Como tampoco conseguía activar su contragolpe (por imprecisión en las entregas, desaciertos en la toma de decisiones o exasperantes yerros de Collantes), Wilstermann se redujo a lo básico: repeler incursiones en su territorio, obviando operaciones a gran escala más allá de la divisoria. El asunto es que, en la protección de posiciones defensivas, actuó con exceso de fogosidad. A veces, el ímpetu mal aplicado se vuelve en contra. Y como se observaban deficiencias en el escalonamiento de las marcas (Christian Machado corre más de lo que recupera y Rojas se desplaza con mucha lentitud), no demoraron en florecer las infracciones. La sanción de una de ellas terminó en la red de Mauro Machado: Omar Morales capitalizó un rebote en medio de un remolino de jugadores que pululaban en el área. El estadio quedó mudo. Todo parecía derrumbarse. La victoria, el ascenso. Todo marchito. La ilusión mustia.

Si bien quedaba tiempo para intentar restituir la ventaja perdida, Wilstermann carecía de recursos futbolísticos para gestar la hazaña. No tenía nada. Apenas ofrecía un proceder tan denso y pastoso que sólo le conducía a chocar, incrementando las fricciones, todas con carácter punitivo para la obtusa valoración del juez. El fútbol se tornó vertical, haciendo del centro del campo una zona de tránsito, sin elaboración. Esa vorágine llevó el trámite al frenetismo y de él sólo podían extraerse sustancia negativa: Gianakis Suárez fue expulsado (junto con Edil Carrión, por agresión), reduciendo a la más abyecta nada las facultades creativas de un cuadro terriblemente esmirriado. La amputación acentuó la excitación. De fútbol no hubo ni rastros. Todo fue empuje, pelotazos, ímpetu, forcejeo. Una batalla al cabo.

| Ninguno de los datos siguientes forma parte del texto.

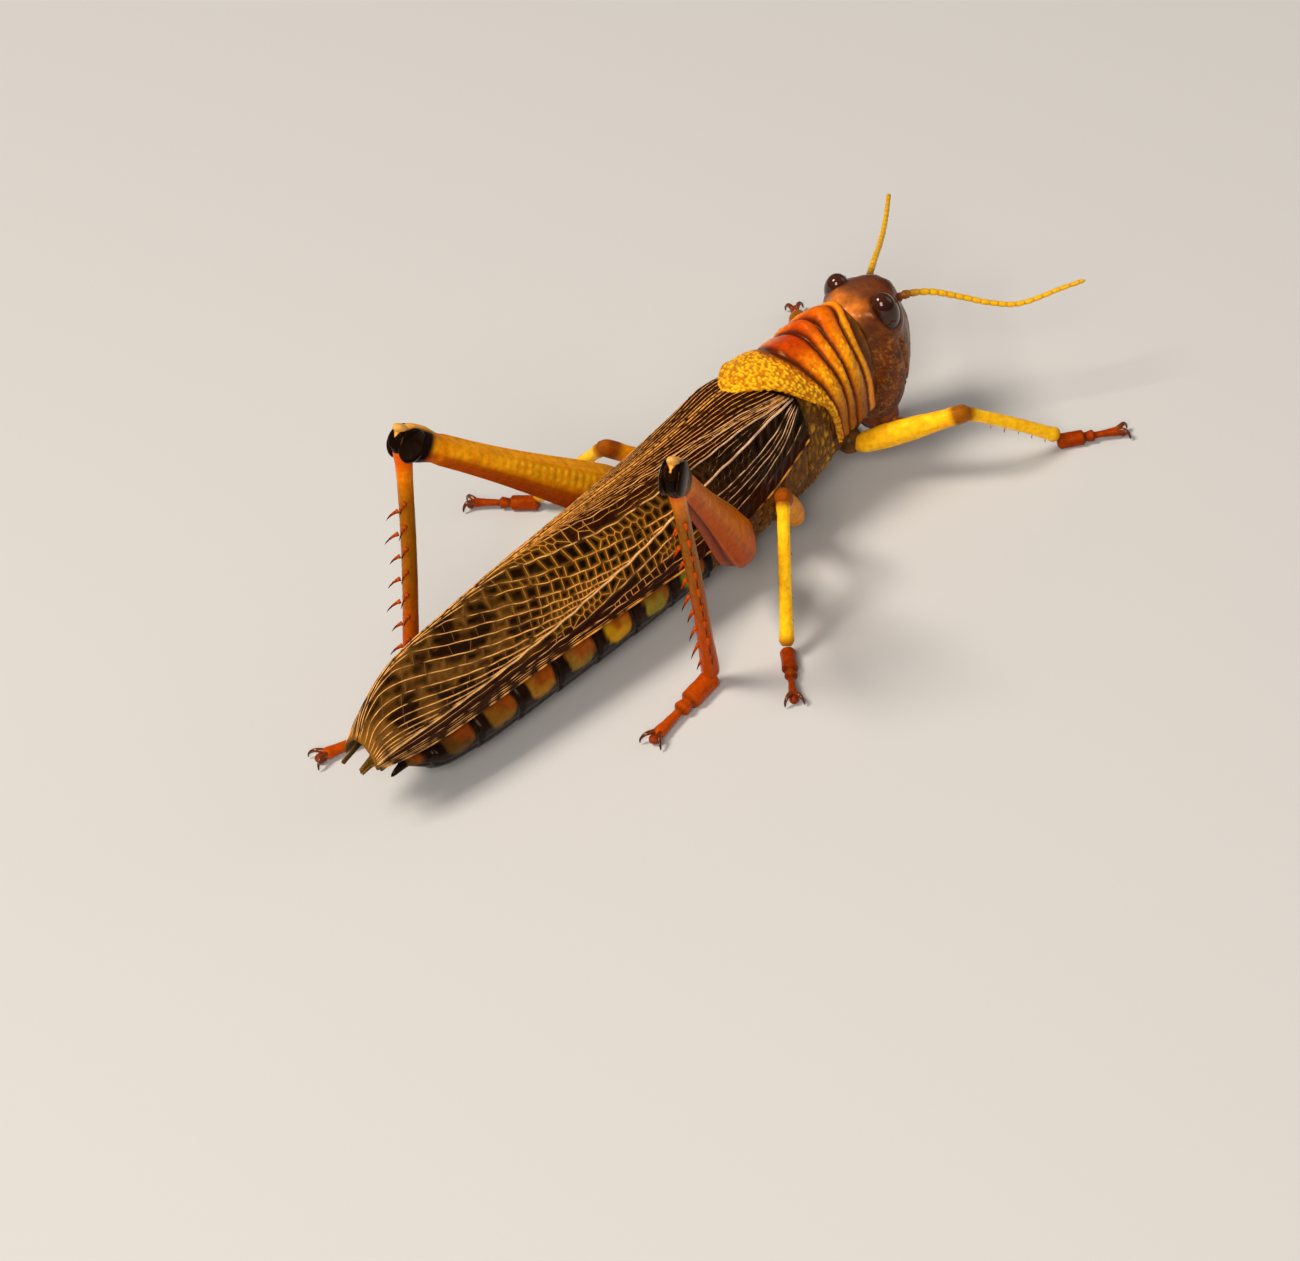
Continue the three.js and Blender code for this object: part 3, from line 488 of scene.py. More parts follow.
# Feeler cuticle: a dry horny skin with a low sheen.
feeler_finish = cuticle("dry_feeler_cuticle", 0.42, coat=0.1, grain_mm=0.15, bump=0.2, spread=0.12)
for label, route in ANTENNA_ROUTES.items():
    spots = smooth_route(route, FEELER_RODS * FEELER_RINGS)
    feeler = rod_skin(f"antenna_{label}_whip", spots, feeler_radius, 16, feeler_paint,
                      feeler_finish)
    stand_in(feeler, "antenna", f"antenna_{label}")

# ---------------------------------------------------------------- mouthparts
# Below the face hang the upper lip, a pair of black-toothed mandibles, the lower lip, and two
# pairs of jointed palps that feel the food. All of it is thin horny cuticle.

HORN, HORN_DARK, HORN_LIGHT = linear("#7c3814"), linear("#210c06"), linear("#c07c2c")


# Share along, height, front, back and half the width of the mouthparts, from the top down.
MOUTH_LEVELS = [
    (0.00, -15.4, -0.6, -0.6, 0.0), (0.08, -15.6, 1.8, -3.2, 3.4), (0.35, -16.8, 2.0, -3.1, 3.6),
    (0.60, -17.9, 1.8, -2.6, 3.2), (0.80, -18.9, 1.3, -2.0, 2.4), (0.93, -19.4, 0.6, -1.4, 1.5),
    (1.00, -19.5, -0.4, -0.4, 0.0),
]


def mouth_point(u, v):
    z, front, back, wide = between(MOUTH_LEVELS, v)
    angle = 2 * math.pi * u
    middle, depth = (front + back) / 2, (front - back) / 2
    point = Vector((middle + depth * math.cos(angle), wide * math.sin(angle), z))
    out = Vector((math.cos(angle), math.sin(angle), 0))
    lift = 0.22 * step(-18.2, -17.9, z) * step(0.2, 0.6, math.cos(angle))
    lift -= 0.28 * ridge(point.y, 0.18) * step(-16.6, -18.2, z)
    lift -= 0.2 * ridge(abs(point.y) - 2.6, 0.2)
    return (point + out * lift,)


def mouth_paint(u, v, point):
    tone = mixed(HORN, HORN_LIGHT, 0.5 * step(0.4, 1.6, point.x) * step(-18.2, -17.6, point.z))
    tone = mixed(tone, HORN_DARK, 0.85 * step(-17.8, -19.0, point.z))
    return mixed(tone, HORN_DARK, 0.6 * ridge(abs(point.y) - 2.6, 0.25))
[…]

Para los minutos finales, la ampulosa beligerancia de la visita y los excesos teatrales de su golero se saldaron con dos expulsiones (Benítez -por golpear a Taboada- y Vaca -por pérdida deliberada de tiempo y fingir una lesión-) que cambiaron dramáticamente el signo del partido. Wilstermann se lanzó en una ofensiva tan feroz como ciega, buscando aprovechar la intrínseca vulnerabilidad de un golero improvisado. Pero, aún tirándole con todo, con variada munición, la muralla seguía en pie. Flácida, tambaleante, pero aún resistía. Con orgullo troyano, con el estoicismo de Constantinopla ante la furia de los cañones turcos. Se agotaba el tiempo. La titánica embestida de los rojos parecía frustrarse en la insuficiencia de su puntería o ante las perturbadoras convulsiones de ansiedad.

Cuando todo moría, Carlos Vargas irrumpió a espaldas de todos y de cara al golero. Bajó el balón y gatilló. El estadio se paralizó. El balón, impulsado por su botín derecho, voló limpio, sin mácula. La noche se quebró. Hubo un gran estruendo.

Wilstermann: Mauro Machado, Nícoll Taboada, Ronald Arana, Marcelo Carballo, Diego Bengolea, De Souza (Suárez), Paz (C. Machado), Richard Rojas, Francisco Rodríguez, Pablo Olmedo, Collantes (Vargas).

Petrolero: Daniel Vaca, Daniel Correa, Omar Morales, Jorge Benitez, Jesús Romero, Campos (J. Romero), Leonardo Herrera, Edil Carrión, Roca (Miranda), Rodrigo Bottaro, Palavicini (Trujillo).